We will continue to note this book. Various voices speak their own truth and the book remains important.

Gage's excerpt above speaks to the need for us to participate in democracy and we've seen that really take root this summer. Hopefully, the September 24-26th events will see a huge turnout. Elaine posted the info on that yesterday at Sex and Politics and Screeds and Attitude:

"September Mobilization" (United for Peace & Justice)
Saturday, September 24
Massive March, Rally & Anti-war Festival
Gather 11 AM at the Washington Monument
March steps off at 12:30 PM
Sat., Sept. 24 - Operation Ceasefire Concert
Sun., Sept. 25 - Interfaith Service, Grassroots Training
Mon., Sept. 26 - Congressional Education Day and Mass Nonviolent Direct Action and Civil Disobedience Linking Anti-war and Global Justice Protests
Leave no military bases behind
End the looting of Iraq
Stop the torture
Stop bankrupting our communities
No military recruitment in our schools

But we are seeing renewed activism. Laura Flanders, on her show The Laura Flander Show, has spoken of the need to do more than e-mails to representatives. That's "more than." That's not stop doing that. That's not stop contacting your reps or stop visiting their offices. But in the last few years, we've rediscovered our voices. I have a friend who lives in an "artists area" and she tells the story of how at the end of June, 2002, she was walking through her neighborhood, past her independent bookstore where a young woman had set up a table and was drawing a poster for peace. My friend did stop and talk to her but resisted adding to the drawing, the woman set up the table where she did because she was attempting to get people to add to her drawing with their own drawings and messages. My friend wanted to add to it but with various things (the climate in the country, the Patriot Act, et al), she decided against it.

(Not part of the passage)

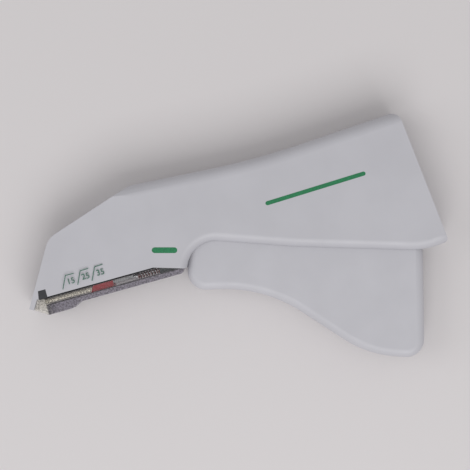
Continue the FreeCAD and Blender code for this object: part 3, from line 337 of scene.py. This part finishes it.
# Lengths in mm; the fourth value of a colour is how much it covers
clearLook = {
    "deepest": 7.5, "edgeDepth": 0.56, "edgeStart": 6.4, "floorTop": 2.95, "lineFoot": 3.3,
    # chinShade is how far the painted shade on the chin behind the tip darkens the bands
    "soft": 0.07, "tipEnd": 5.2, "tipFade": 0.6, "chinEnd": 9.0, "chinShade": 0.4,
    # the nearly black colour is a painted shadow of the gap under the housing
    "edge": colour(12, 12, 15), "window": colour(190, 187, 192, 0.07),
    # the dark line colour is a painted shade line at the floor's top
    "line": colour(88, 84, 88, 0.7), "floor": colour(146, 140, 152, 0.64),
    # the pale tip colour is painted glints of the steel seen through it
    "tip": colour(240, 234, 226, 0.38), "between": colour(202, 202, 210, 0.3),
    "cloud": 0.4, "cloudRange": (0.4, 0.6), "cloudScale": 1400, "cloudDetail": 5.0,
    "patches": (1.25, 1.0), "cheekFacing": (0.5, 0.8), "refraction": 1.5, "specular": 0.5,
    "roughness": (0.12, 0.26), "glossScale": 500,
    "rippleScale": 700, "ripple": 0.3, "rippleDepth": 0.2,
}
steelLooks = {
    "brightSteel": {
        "base": colour(172, 172, 173), "stainScale": 260, "lineScale": 5000,
        "turn": nose["channelTurn"], "roughness": (0.18, 0.34), "lines": 0.2,
    },
    "plateSteel": {
        "base": colour(236, 235, 231), "stainScale": 400, "lineScale": 5000,
        "turn": nose["driverTurn"], "roughness": (0.36, 0.52), "lines": 0.2,
    },
    "stapleWire": {
        "base": colour(216, 210, 197), "stainScale": 900, "lineScale": 6000,
        "turn": 0, "roughness": (0.2, 0.34), "lines": 0.15,
    },
    "springSteel": {
        "base": colour(146, 98, 92), "stainScale": 700, "lineScale": 6000,
        "turn": 0, "roughness": (0.44, 0.6), "lines": 0.2,
    },
}
inkCover = {"coverScale": 1800, "coverDetail": 4.0, "shades": (0.85, 1.2), "roughness": 0.5}
inkLooks = {
    "greenInk": {"base": colour(20, 116, 72), **inkCover},
    "scaleInk": {"base": colour(62, 104, 88), **inkCover},
}

finishes = {name: mouldedPlastic(name, look) for name, look in plasticLooks.items()}
finishes.update({name: steelFinish(name, look) for name, look in steelLooks.items()})
finishes.update({name: printInk(name, look) for name, look in inkLooks.items()})
finishes["clearPlastic"] = clearPlastic("clearPlastic", clearLook)
print("materials made:", len(finishes))

# Which finish each piece of the frame gets; the others are bright steel
nodeFinish = {
    "left_housing": "whitePlastic",
    "right_housing": "whitePlastic",
    "trigger": "triggerPlastic",
    "magazine": "clearPlastic",
    "driver_guide": "blackPlastic",
    "feeder_shoe": "redPlastic",
    "rocker": "greyPlastic",
    "driver_head": "greyPlastic",
    "spring_stop": "darkPlastic",
    "nose_plate": "plateSteel",
    "staples": "stapleWire",
    "feeder_spring": "springSteel",
    "trigger_return_spring": "springSteel",
}
# Width in mm of the broken edges of moulded pieces
edgeBreak = {
    "left_housing": 0.2, "right_housing": 0.2, "trigger": 0.2,
    "magazine": 0.1, "feeder_shoe": 0.1, "spring_stop": 0.15,
}
edgeForm = {"join": 0.002, "segments": 2, "sharpest": 40}  # mm, count, degrees
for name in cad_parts:
    piece = bpy.data.objects[name]
    piece.data.materials.clear()
    piece.data.materials.append(finishes[nodeFinish.get(name, "brightSteel")])
    if name in edgeBreak:
        # the faces of a frame piece share no corners until they are joined
        joined = piece.modifiers.new("joinFaces", "WELD")
        joined.merge_threshold = edgeForm["join"] * mm
        bevel = piece.modifiers.new("edgeBreak", "BEVEL")
        bevel.width = edgeBreak[name] * mm
        bevel.segments = edgeForm["segments"]
        bevel.limit_method = "ANGLE"
        bevel.angle_limit = math.radians(edgeForm["sharpest"])
print("frame pieces finished")


def newPiece(name, mesh, finish, body):
    piece = bpy.data.objects.new(name, mesh)
    bpy.context.scene.collection.objects.link(piece)
    piece.data.materials.append(finishes[finish])
    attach(piece, body)
    return piece


def meshOf(name, shape):
    # turns the faces outward and ends the shape
    bmesh.ops.recalc_face_normals(shape, faces=shape.faces)
    mesh = bpy.data.meshes.new(name)
    shape.to_mesh(mesh)
    shape.free()
    return mesh


# Printing on the upper face: a plain scale of numbers, and plain bars
printing = {
    # mm
    "lift": 0.01, "thick": 0.01, "line": 0.34, "numberHeight": 2.3, "numberWeight": 0.03,
    # size of the font for each unit of height, and turn in degrees
    "fontShare": 1.4, "numberTurn": 15.5,
    # pixels of the photograph; a bar also has its width in mm
    "brackets": [
        [(62.9, 289.4), (65.4, 275.4), (73.7, 273.3)],
        [(77.8, 284.8), (80.1, 270.8), (88.2, 268.3)],
        [(92.1, 280.8), (94.6, 266.7), (102.5, 264.2)],
    ],
    "numbers": [("15", 70.9, 281.2), ("25", 85.6, 276.4), ("35", 100.3, 272.4)],
    "bars": [((154.6, 250.2), (174.4, 250.2), 2.2), ((267.5, 203.2), (363.5, 173.6), 1.6)],
}
inkHeight = Vector((0, 0, printing["lift"] * mm))


def onFace(pixel):
    return fromPhoto(*pixel) + inkHeight


def solidFromOutline(name, outline, thick):
    # a flat closed outline, listed anticlockwise, as a thin solid
    shape = bmesh.new()
    low = [shape.verts.new(point) for point in outline]
    high = [shape.verts.new(point + Vector((0, 0, thick))) for point in outline]
    shape.faces.new(low[::-1])
    shape.faces.new(high)
    for index in range(len(outline)):
        after = (index + 1) % len(outline)
        shape.faces.new((low[index], low[after], high[after], high[index]))
    return meshOf(name, shape)


def crossOf(along):
    return Vector((-along.y, along.x, 0))


def lineOutline(points, width, sharpest=0.4):
    # the outline of a line of even width through the points, mitred at its corners
    left, right = [], []
    for index, point in enumerate(points):
        before = (point - points[index - 1]).normalized() if index else None
        after = (points[index + 1] - point).normalized() if index + 1 < len(points) else None
        before, after = before or after, after or before
        across = crossOf((before + after).normalized())
        reach = width / 2 / max(across.dot(crossOf(after)), sharpest)
        left.append(point + across * reach)
        right.append(point - across * reach)
    return right + left[::-1]


def barOutline(start, end, width, steps=8):
    # a bar with round ends
    along = (end - start).normalized()
    across = crossOf(along)
    outline = []
    for centre, first in ((end, -90), (start, 90)):
        for step in range(steps + 1):
            angle = math.radians(first + 180 * step / steps)
            spoke = along * math.cos(angle) + across * math.sin(angle)
            outline.append(centre + spoke * width / 2)
    return outline


def printOutline(name, outline, ink):
    mesh = solidFromOutline(name, outline, printing["thick"] * mm)
    newPiece(mesh.name, mesh, ink, "housing")


for number, bracket in enumerate(printing["brackets"], start=1):
    points = [onFace(pixel) for pixel in bracket]
    outline = lineOutline(points, printing["line"] * mm)
    printOutline("scaleBracket%d" % number, outline, "scaleInk")
for number, (start, end, width) in enumerate(printing["bars"], start=1):
    outline = barOutline(onFace(start), onFace(end), width * mm)
    printOutline("printedBar%d" % number, outline, "greenInk")
for words, px, py in printing["numbers"]:
    letters = bpy.data.curves.new("numberCurve", "FONT")
    letters.body = words
    letters.size = printing["numberHeight"] * printing["fontShare"] * mm
    letters.align_x = "CENTER"
    letters.align_y = "CENTER"
    letters.extrude = printing["thick"] * mm / 2
    letters.offset = printing["numberWeight"] * mm
    holder = bpy.data.objects.new("numberHolder", letters)
    bpy.context.scene.collection.objects.link(holder)
    mesh = bpy.data.meshes.new_from_object(holder)
    bpy.data.objects.remove(holder)
    turn = Matrix.Rotation(math.radians(printing["numberTurn"]), 4, "Z")
    mesh.transform(Matrix.Translation(onFace((px, py))) @ turn)
    newPiece("scaleNumber" + words, mesh, "scaleInk", "housing")
print("printing placed")


def addWire(shape, centres, facings, radii, sides):
    # a round wire through the centres, in metres with its radii in mm; each facing is a
    # direction across the wire at that place
    rings = []
    for index, (centre, facing, radius) in enumerate(zip(centres, facings, radii)):
        along = centres[min(index + 1, len(centres) - 1)] - centres[max(index - 1, 0)]
        side = along.cross(facing).normalized()
        angles = [2 * math.pi * step / sides for step in range(sides)]
        spokes = [facing * math.cos(angle) + side * math.sin(angle) for angle in angles]
        rings.append([shape.verts.new(centre + spoke * radius * mm) for spoke in spokes])
    for near, far in zip(rings, rings[1:]):
        for step in range(sides):
            after = (step + 1) % sides
            shape.faces.new((near[step], near[after], far[after], far[step]))
    shape.faces.new(rings[0][::-1])
    shape.faces.new(rings[-1])


def wirePiece(name, shape, finish):
    mesh = meshOf(name, shape)
    mesh.shade_smooth()
    return newPiece(name, mesh, finish, "housing")


# Staples as round wire with bent shoulders and sharpened legs, in place of the square ones.
# Lengths in mm; sharp is the share of the thickness that is left at the point, and place and
# height are those of the first crown from the nose tip, in the driver's directions
staple = {
    "wire": 0.48, "bend": 0.7, "crown": 12.6, "leg": 3.1, "point": 0.7, "sharp": 0.2,
    "sides": 8, "steps": 4, "place": 3.79, "height": 1.774, "pitch": 0.582, "count": 35,
}


def staplePath():
    # (across, up, thickness) from the tip of one leg to the tip of the other, seen from behind
    half, bend = (staple["crown"] - staple["wire"]) / 2, staple["bend"]
    foot = staple["wire"] / 2 - staple["leg"]
    side = [(half, foot, staple["sharp"]), (half, foot + staple["point"], 1.0)]
    for step in range(staple["steps"] + 1):
        angle = math.radians(90 * step / staple["steps"])
        side.append((half - bend + bend * math.cos(angle), -bend + bend * math.sin(angle), 1.0))
    return side + [(-across, up, thick) for across, up, thick in side[::-1]]


def unitAlong(turn):
    return (fromNose(turn, 1, 0) - fromNose(turn, 0, 0)).normalized()


rearward, crossways = unitAlong(nose["channelTurn"]), unitAlong(nose["driverTurn"])
path = staplePath()
radii = [thick * staple["wire"] / 2 for across, up, thick in path]
rowShape = bmesh.new()
for number in range(staple["count"]):
    shift = rearward * staple["pitch"] * number * mm
    centres = [
        fromNose(nose["driverTurn"], staple["place"], staple["height"] + up, across) + shift
        for across, up, thick in path
    ]
    addWire(rowShape, centres, [crossways] * len(path), radii, staple["sides"])
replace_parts(wirePiece("stapleWires", rowShape, "stapleWire"), "staples")
print("staples bent from round wire:", staple["count"])

# Feeder spring as a coil with closed ends.
# Lengths in mm; starts and ends are along the channel from the nose tip
coil = {
    "wire": 0.4, "radius": 1.3, "turns": 9, "closedTurns": 1, "start": 41.65, "end": 50.25,
    "drop": 1.4, "collarEnd": 41.4, "stopFace": 50.5, "travel": 5.0, "sides": 8, "steps": 20,
}


def coilTurns():
    # (turn, along) round the coil; the first and last turns lie closed against their neighbours
    closed, turns = coil["closedTurns"], coil["turns"]
    openTurns = turns - 2 * closed
    pitch = (coil["end"] - coil["start"] - 2 * closed * coil["wire"]) / openTurns
    for step in range(turns * coil["steps"] + 1):
        turn = step / coil["steps"]
        closedPart = min(turn, closed) + max(turn - turns + closed, 0)
        openPart = min(max(turn - closed, 0), openTurns)
        yield turn, coil["start"] + closedPart * coil["wire"] + openPart * pitch


def onCoilAxis(along, up=0.0, across=0.0):
    return fromNose(nose["channelTurn"], along, up - coil["drop"], across)


centres, facings = [], []
for turn, along in coilTurns():
    up, across = math.cos(2 * math.pi * turn), math.sin(2 * math.pi * turn)
    centre = onCoilAxis(along, coil["radius"] * up, coil["radius"] * across)
    centres.append(centre)
    facings.append((centre - onCoilAxis(along)).normalized())
coilShape = bmesh.new()
addWire(coilShape, centres, facings, [coil["wire"] / 2] * len(centres), coil["sides"])
coilPiece = wirePiece("feederCoil", coilShape, "springSteel")
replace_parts(coilPiece, "feeder_spring")
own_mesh(coilPiece)
print("feeder spring wound")

# Floor, lights and camera: metres, watts, and the sensor's width in mm
stage = {
    "floor": colour(216, 212, 213), "floorSize": 3.0, "floorRoughness": 0.9,
    "keyPlace": (0.15, -0.68, 1.0), "keySize": 0.9, "keyPower": 6.9,
    "fillPlace": (-0.8, 0.0, 0.9), "fillSize": 0.7, "fillPower": 1.6,
    "lit": (0.01, 0, 0), "worldStrength": 0.5, "cameraHeight": 0.72, "sensor": 36,
}
floorMesh = bpy.data.meshes.new("floor")
half = stage["floorSize"] / 2
floorCorners = [(-half, -half, 0), (half, -half, 0), (half, half, 0), (-half, half, 0)]
floorMesh.from_pydata(floorCorners, [], [(0, 1, 2, 3)])
floor = bpy.data.objects.new("floor", floorMesh)
bpy.context.scene.collection.objects.link(floor)
floorPaper = startMaterial("floorPaper")[0]
floorShader = floorPaper.node_tree.nodes["Principled BSDF"]
floorShader.inputs["Base Color"].default_value = stage["floor"]
floorShader.inputs["Roughness"].default_value = stage["floorRoughness"]
floor.data.materials.append(floorPaper)


def areaLight(name):
    light = bpy.data.lights.new(name + "Light", "AREA")
    light.shape = "SQUARE"
    light.size = stage[name + "Size"]
    light.energy = stage[name + "Power"]
    lamp = bpy.data.objects.new(name + "Light", light)
    bpy.context.scene.collection.objects.link(lamp)
    lamp.location = stage[name + "Place"]
    aim = Vector(stage["lit"]) - Vector(stage[name + "Place"])
    lamp.rotation_euler = aim.to_track_quat("-Z", "Y").to_euler()


areaLight("key")
areaLight("fill")
world = bpy.data.worlds.new("studio")
bpy.context.scene.world = world
world.use_nodes = True
world.node_tree.nodes["Background"].inputs["Color"].default_value = white
world.node_tree.nodes["Background"].inputs["Strength"].default_value = stage["worldStrength"]

camera = bpy.data.cameras.new("camera")
camera.sensor_width = stage["sensor"]
viewWidth = photo["size"] * photo["perPixel"] * mm
camera.lens = camera.sensor_width * (stage["cameraHeight"] - topFace) / viewWidth
cameraObject = bpy.data.objects.new("camera", camera)
bpy.context.scene.collection.objects.link(cameraObject)
middle = fromPhoto(photo["size"] / 2, photo["size"] / 2)
cameraObject.location = (middle.x, middle.y, stage["cameraHeight"])
bpy.context.scene.camera = cameraObject
bpy.context.scene.view_settings.view_transform = "Standard"
print("stage, lights and camera set")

I don't think that story is all that unusual. And though not the most outspoken activist, my friend does get involved. But the climate was intimidating for a lot of people. Online petitions and e-mails are great. But they're one step down the road, they aren't the road itself.

We're seeing people speak out and start participating. As Gage notes in the excerpt above, if we don't use our voices and our rights, we're allowing our government to do whatever it wants to in our name and we're abdicating our responsibilities.

Stop The Next War Now is about owning your responsibilities. It's about not taking marching orders from D.C. and about thinking outside the tiny box we've allowed the Bully Boy to put us in. With the numerous voices contained in this book, I'm guessing community members will find someone who can speak to them. Barbara e-mailed asking what is "interlibrary loan." Interlibrary loan (and intra from within a library's own system) is a service most public libraries provide. (I would assume all but I'll say "most.") If you go to your local library and on the shelves you don't find a book (any book) and it's not in the library catalogue (card or online), you can speak to a librarian to request that they borrow the book from a library that does have it. (In some areas, there is a charge for this service.) So if you hear about a book on the radio, on TV, online, where ever, and you're local library doesn't have a copy of it, that doesn't mean you can't obtain a copy. (For members who are college students, your colleges -- junior colleges and universities -- also provide this service. And if there's a college in your area, "most" offer a program where, for an annual fee, you can check out books from the college library, so you can also check into that.) So there's not a lot of excuses for anyone not to pick up this book and check it out if you're interested in it. But if you have an excuse, hopefully the excerpts we're providing here give you some sense of the book.

For those keeping track, we've now excerpted from Mary Ann Wright's "Essential Dissent," Cindy Sheehan's "From Cindy to George," Nancy Lessin's "Breaking The Code Of Silence," Camilo Mejia's "Regaining My Humanity," Arundhati Roy's "Introduction," Medea Benjamin and Jodie Evans preface, and Alice Walker's foreword. Mike (Mikey Likes It!) covered one section of the book and the link for that is: "Mike on Marti Hiken's 'Understanding The U.S. Military' from CODEPINK'S Stop The Next War Now." In addition, Dallas has provided a list of all the contributors to CODEPINK's Stop The Next War Now.

On May 4th we noted this:

Code Pink has a book out entitled Stop the Next War Now. For more information, see Code Pink or BuzzFlash. The book contains contributions from a number of women this community has noted and highlighted. Among the contributors: Medea Benjamin, Amy Goodman, Barbara Lee, Naomi Klein, Eve Ensler, and Arianna Huffington.